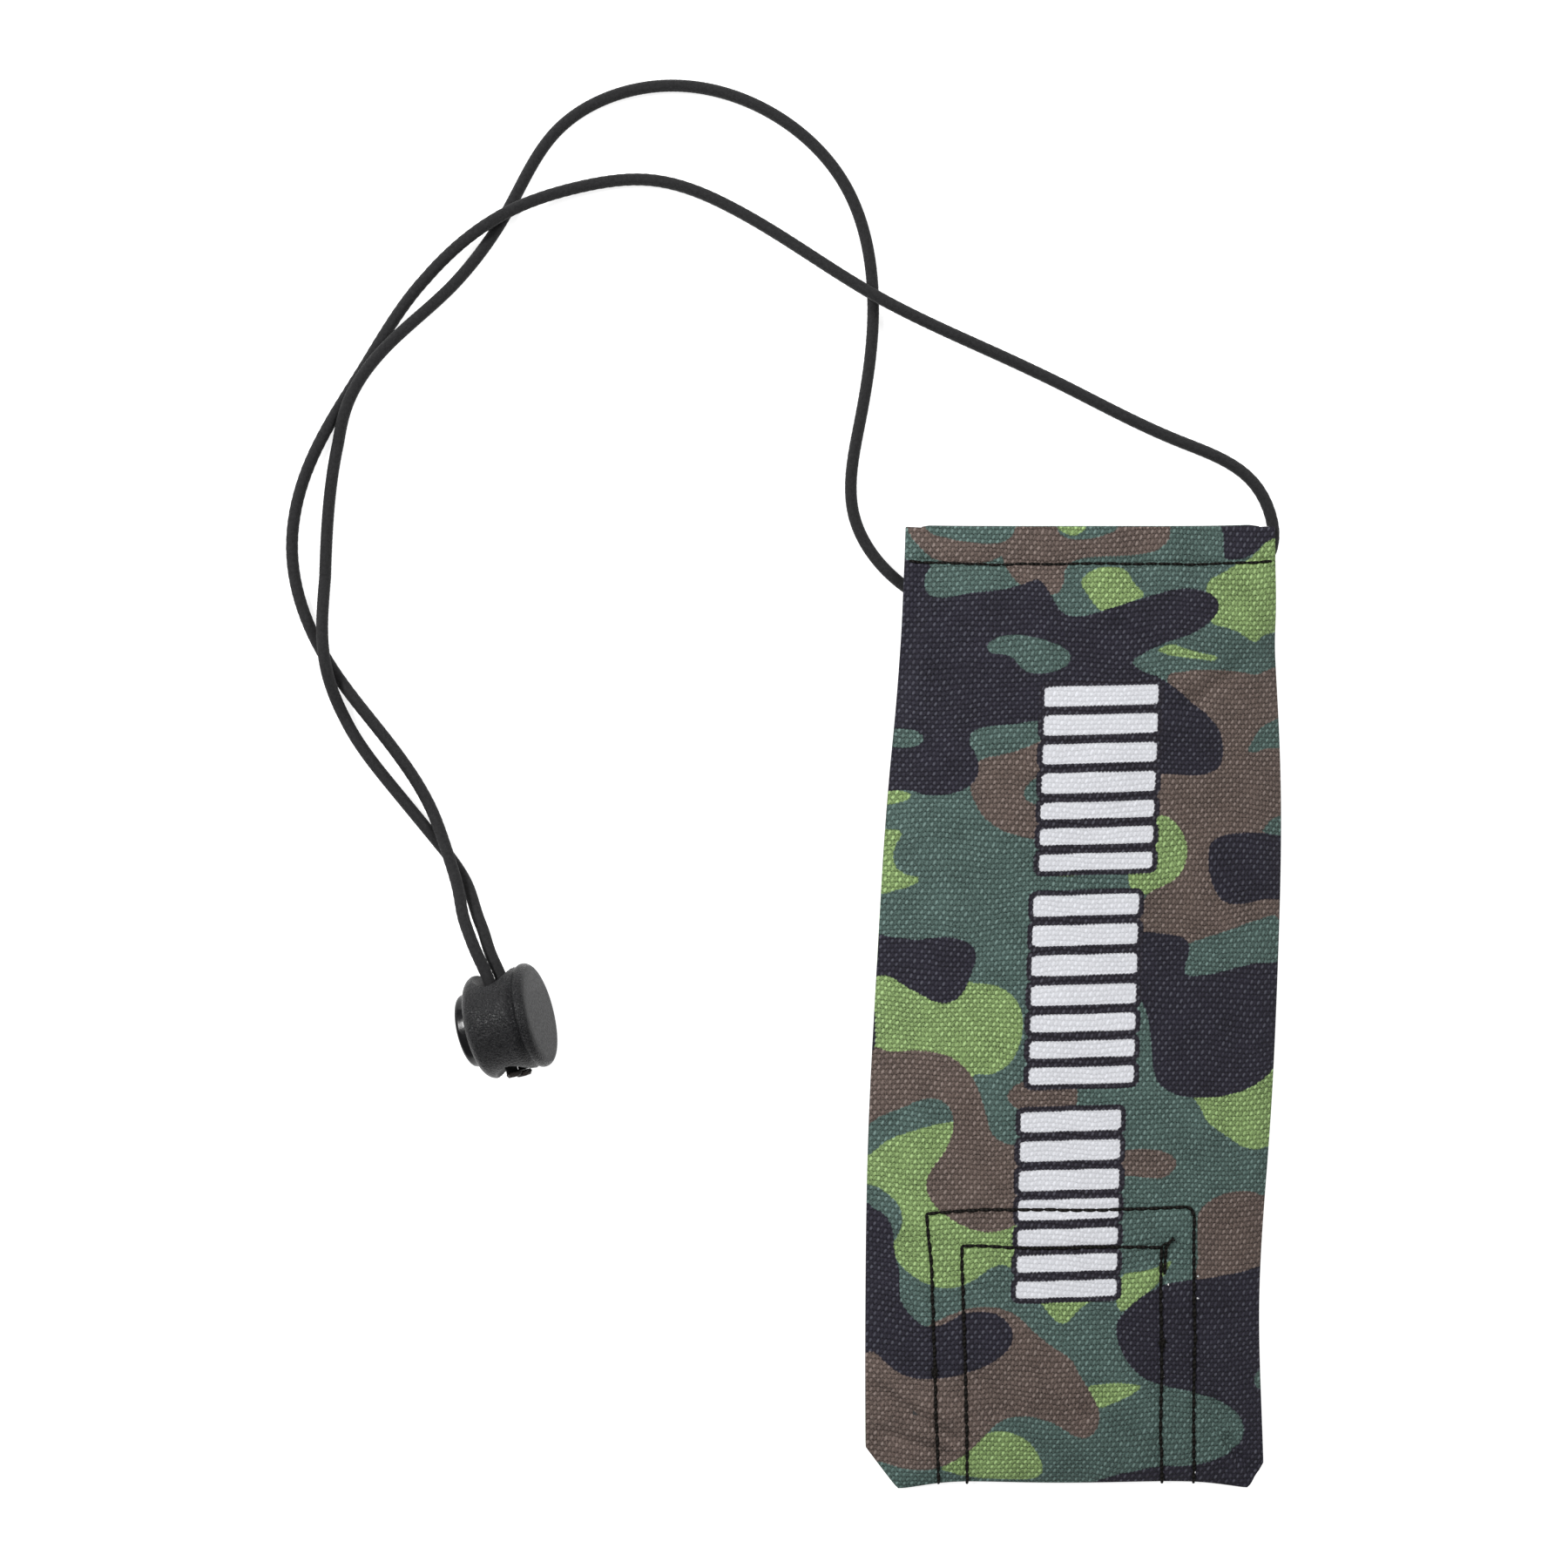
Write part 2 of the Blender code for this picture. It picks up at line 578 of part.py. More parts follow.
def add_housing():
    """A cup with its mouth at the plunger's end, and the cord hole across it."""
    low = -BARREL_LENGTH / 2
    high = BARREL_LENGTH / 2
    bore = BARREL_RADIUS - BARREL_WALL
    profile = [(high - END_WALL, 0), (high - END_WALL, bore), (low, bore)]
    profile += [(low, BARREL_RADIUS - MOUTH_ROUND)]
    profile += arc((low + MOUTH_ROUND, BARREL_RADIUS - MOUTH_ROUND), MOUTH_ROUND, 165, 90, 5)
    profile += [(high - RIM_ROUND - 0.8 * MM, BARREL_RADIUS)]
    profile += arc((high - RIM_ROUND - END_CROWN, BARREL_RADIUS - RIM_ROUND), RIM_ROUND, 90, 15, 5)
    profile += [(high - END_CROWN, 0.78 * BARREL_RADIUS), (high, 0.4 * BARREL_RADIUS), (high, 0)]
    housing = turned("lock_housing", profile, PARTS)
    finish_turned(housing, "textured plastic")
    cut(housing, add_hole_cutter("housing_hole", HOLE_WIDTH, HOLE_HEIGHT, 0, 1))


def add_plunger():
    """A short piston, with a slot that stays clear of the cord over its whole travel."""
    low = -BARREL_LENGTH / 2 - PLUNGER_OUT
    high = BARREL_LENGTH / 2 - END_WALL - SPRING_ROOM
    radius = BARREL_RADIUS - BARREL_WALL - PLUNGER_CLEARANCE
    profile = [(low, 0), (low, radius - PLUNGER_ROUND - 0.2 * MM)]
    profile += arc((low + PLUNGER_ROUND, radius - PLUNGER_ROUND), PLUNGER_ROUND, 165, 90, 4)
    profile += [(high - PLUNGER_CHAMFER, radius), (high, radius - PLUNGER_CHAMFER), (high, 0)]
    plunger = turned("lock_plunger", profile, PARTS)
    finish_turned(plunger, "gloss plastic")
    slot = add_hole_cutter("plunger_slot", HOLE_WIDTH + PLUNGER_TRAVEL, HOLE_HEIGHT,
                           -PLUNGER_TRAVEL / 2, 0)
    cut(plunger, slot)


def add_spring():
    """A conical spring between the plunger and the blind end."""
    low = BARREL_LENGTH / 2 - END_WALL - SPRING_ROOM + SPRING_WIRE / 2 + SPRING_GAP
    high = BARREL_LENGTH / 2 - END_WALL - SPRING_WIRE / 2 - SPRING_GAP
    points = []
    for t in np.linspace(0, 1, 49):
        angle = SPRING_TURNS * 2 * math.pi * t
        radius = SPRING_RADII[0] + (SPRING_RADII[1] - SPRING_RADII[0]) * t
        points.append((radius * math.cos(angle), radius * math.sin(angle), low + (high - low) * t))
    spring = add_tube("lock_spring", "spring steel", points, SPRING_WIRE, resolution=1)
    stand_on_axis(spring)


clear_scene()
PARTS = make_collection("barrel_cover")
GUIDES = make_collection("cutters")
MATERIALS = {name: make_material(name) for name in COLOURS}
add_panels()
add_hems()
add_patch()
add_hem_stitching()
add_seam_stitching()
add_patch_stitching()
add_keeper()
add_cord()
add_housing()
add_plunger()
add_spring()
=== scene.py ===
"""A barrel cover: camouflage sleeve, looped shock cord and sprung cord lock, lying on a pale floor."""

import math

import bmesh
import bpy
import numpy as np
from mathutils import Matrix, Vector


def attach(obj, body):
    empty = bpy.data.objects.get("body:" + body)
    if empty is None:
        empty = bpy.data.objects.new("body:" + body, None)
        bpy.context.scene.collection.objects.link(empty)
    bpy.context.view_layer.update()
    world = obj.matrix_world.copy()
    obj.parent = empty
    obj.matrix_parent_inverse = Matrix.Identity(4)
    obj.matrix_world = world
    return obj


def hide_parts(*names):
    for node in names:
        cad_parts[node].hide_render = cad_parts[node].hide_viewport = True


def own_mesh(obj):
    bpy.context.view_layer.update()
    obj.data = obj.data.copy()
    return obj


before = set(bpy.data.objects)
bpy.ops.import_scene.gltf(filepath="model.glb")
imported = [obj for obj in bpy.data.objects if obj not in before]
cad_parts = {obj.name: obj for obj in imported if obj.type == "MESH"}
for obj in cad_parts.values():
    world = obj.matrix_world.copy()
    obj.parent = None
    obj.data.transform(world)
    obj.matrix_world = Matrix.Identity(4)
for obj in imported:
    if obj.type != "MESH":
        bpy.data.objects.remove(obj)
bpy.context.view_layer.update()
MM = 0.001

# Sleeve, as in the CAD
SLEEVE_LENGTH = 192 * MM
FABRIC = 0.5 * MM
SEAM_GAP = 1.0 * MM
MOUTH_TOP = 10.0 * MM
BODY_TOP = 6.8 * MM
SHOULDER = (66 * MM, 8 * MM)
TIP_LENGTH = 34 * MM
SIDE_STATIONS = np.array((  # y, left edge x, right edge x
    (-96, -41.3, 38.0), (-84, -41.4, 37.6), (-60, -41.4, 37.0), (-25, -40.8, 39.1),
    (10, -39.0, 40.8), (45, -36.7, 41.3), (66, -34.8, 40.4), (80, -34.1, 39.7),
    (96, -33.4, 39.4))) * MM
TIP_HALF_WIDTH = 39.4 * MM
LEFT_CORNER = (6.1 * MM, 8.8 * MM, 1.1 * MM)
RIGHT_CORNER = (3.0 * MM, 5.2 * MM, 0.6 * MM)
CORNER_POWER = 1.05
CORNER_DIP_REACH = 0.2
BOTTOM_BOW = 0.95 * MM
BOTTOM_SAG = 2.0
LIFT = 3.7 * MM
LIFT_Y = 77 * MM
LIFT_REACH = 13 * MM
LIFT_LEFT = 6.5 * MM
LIFT_RIGHT = 11 * MM
LIFT_FLAT = 0.3
FULL_ACROSS = 2.4  # how flat the sleeve is in its middle
FULL_ROUND = 0.8  # and how steep at its edges

# Cord and lock, as in the CAD
CORD = 2.45 * MM
CORD_REST = 1.25
CORD_OVER = 4.7
STUB_OUT = 9.9 * MM
STRAIGHT_IN = 9.0 * MM
STRAND_SIDE = 0.95 * MM
STRAND_RISE = 1.05 * MM
LOCK_CENTRE = Vector((-111.6 * MM, -1.95 * MM, 11.15 * MM))
LOCK_TURN = (Matrix.Rotation(math.radians(14.6), 3, "Z")
             @ Matrix.Rotation(math.radians(-9.5), 3, "Y"))
LOCK_AXIS = LOCK_TURN @ Vector((1, 0, 0))
HOLE_AXIS = LOCK_TURN @ Vector((0, 1, 0))
LOCK_UP = LOCK_TURN @ Vector((0, 0, 1))
HOLE_CENTRE = LOCK_CENTRE - 0.9 * MM * LOCK_AXIS
BARREL_RADIUS = 10.4 * MM
BARREL_LENGTH = 13.2 * MM
BORE = 7.45 * MM
END_WALL = 1.6 * MM
HOLE_SIZE = (5.6 * MM, 11.0 * MM)  # along the barrel and across it
HOLE_FLARE = (  # part of the barrel's radius from its axis, how much the hole widens there
    (0.5, 0.0), (0.66, 0.04), (0.8, 0.175), (0.93, 0.4), (1.2, 0.575))
PLUNGER_RADIUS = 7.25 * MM
PLUNGER_ENDS = (-9.0 * MM, 3.1 * MM)
PLUNGER_TRAVEL = 1.6 * MM
HOUSING_VOXEL = 0.18 * MM
HOUSING_PASSES = 5
SPRING_ROOM = 1.9 * MM
SPRING_WIRE = 0.45 * MM
SPRING_RADII = (3.0 * MM, 5.6 * MM)  # at the plunger and at the blind end
SPRING_TURNS = 2.25
SPRING_GAP = 0.15 * MM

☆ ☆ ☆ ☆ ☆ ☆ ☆

Only the lines from the beginning of the material above through the line with "HOLE_HEIGHT, 0, 1))" are wanted; extract them exactly.

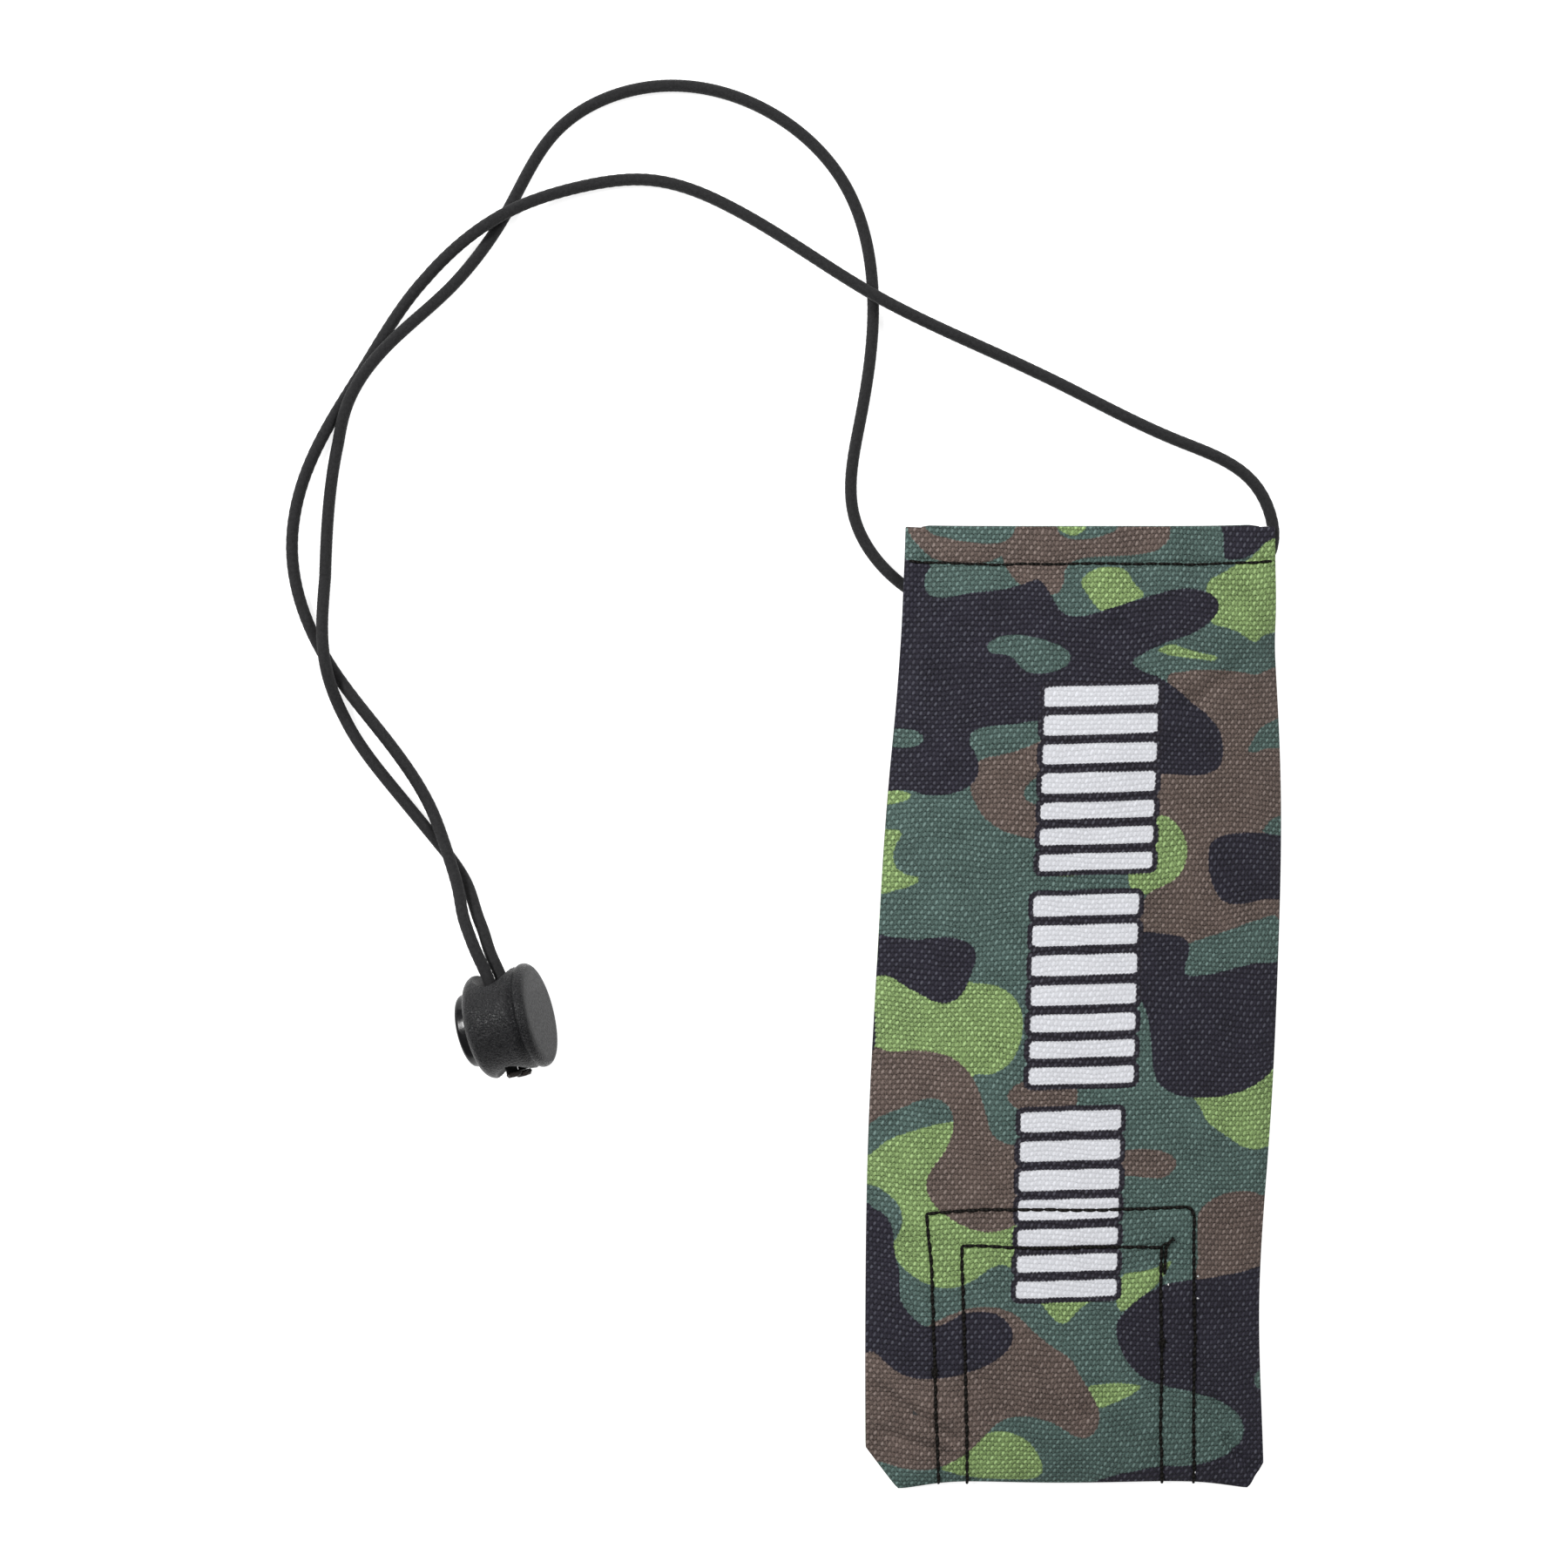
Write part 2 of the Blender code for this picture. It picks up at line 578 of part.py. More parts follow.
def add_housing():
    """A cup with its mouth at the plunger's end, and the cord hole across it."""
    low = -BARREL_LENGTH / 2
    high = BARREL_LENGTH / 2
    bore = BARREL_RADIUS - BARREL_WALL
    profile = [(high - END_WALL, 0), (high - END_WALL, bore), (low, bore)]
    profile += [(low, BARREL_RADIUS - MOUTH_ROUND)]
    profile += arc((low + MOUTH_ROUND, BARREL_RADIUS - MOUTH_ROUND), MOUTH_ROUND, 165, 90, 5)
    profile += [(high - RIM_ROUND - 0.8 * MM, BARREL_RADIUS)]
    profile += arc((high - RIM_ROUND - END_CROWN, BARREL_RADIUS - RIM_ROUND), RIM_ROUND, 90, 15, 5)
    profile += [(high - END_CROWN, 0.78 * BARREL_RADIUS), (high, 0.4 * BARREL_RADIUS), (high, 0)]
    housing = turned("lock_housing", profile, PARTS)
    finish_turned(housing, "textured plastic")
    cut(housing, add_hole_cutter("housing_hole", HOLE_WIDTH, HOLE_HEIGHT, 0, 1))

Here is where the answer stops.